A broad cross-section of ICT and networking skills are among those in the provision Occupations in High Demand (OIHD) list issued by the Department of Higher Education and Training.

The draft list was gazetted on 17 August, and comments close on 7 September.

The list will serve as the basis for the Department of Home Affairs’ (DHA) updated critical skills list; and will also inform education and training directions.

The quantitative list published consists of 189 occupations, of which 79 still need to be validated. Comments are invited regarding whether these occupations should remain on the final OIHD list.

ICT jobs on the preliminary list include: ICT project manager; data management manager; IT manager; information systems director; ICT account manager; ICT Business development manager; ICT sales representative; ICT business analyst; data scientist; software developer; programmer analyst; developer programmer; multimedia specialist; web developer; applications programmer; computers quality assurance analyst; database designer and administrator; systems administrator; computer network and systems engineer; network analyst; and ICT security specialist.

The new critical skills list was expected to be released in April 2020, but the Covid-19 pandemic delayed this process, explains Xpatweb’s Marisa Jacobs.

“The significance of the list is that it will form the basis for the updated critical skills list by the DHA which contains all the skills deemed in short supply in South Africa. Thus, any person who fits the criteria contained therein may qualify for a Work Visa, under the Critical Skills Visa category, as per the Immigration Act.”

Xpatweb is running its fourth annual critical skills survey among local businesses, including JSE-listed companies and large multinational groups.
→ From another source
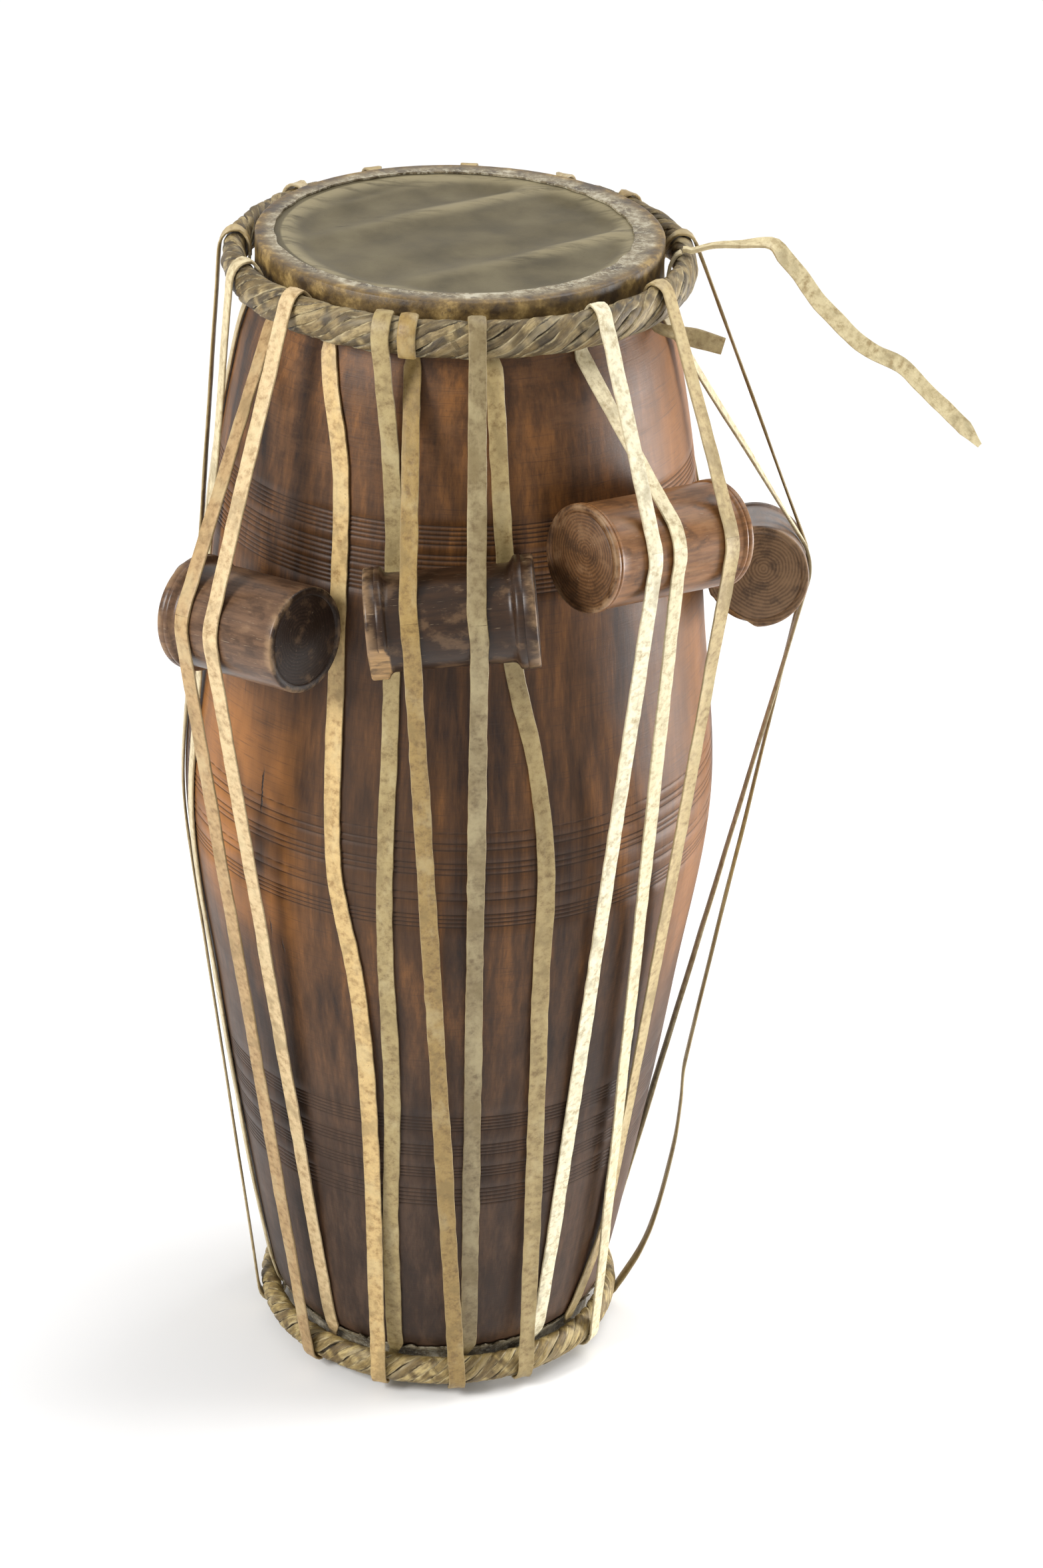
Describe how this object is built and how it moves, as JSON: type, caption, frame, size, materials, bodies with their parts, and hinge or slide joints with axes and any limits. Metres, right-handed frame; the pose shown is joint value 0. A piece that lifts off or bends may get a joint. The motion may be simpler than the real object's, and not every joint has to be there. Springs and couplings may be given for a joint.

Companies are encouraged to submit their inputs before 4 September on the skills they struggle to recruit locally.

“It is important that employers are represented with a submission and inputs on any occupations not included on the list and the survey results will form the basis of this submission,” says Jacobs.

“It’s a tight deadline, but the response has been very positive. Survey respondents grew by 30% last year and we’re expecting an even greater spike this year as the local business community – across all sectors – are eager to give input on the government gazette that will determine which foreign skills local businesses can employ under the critical skills visa category.”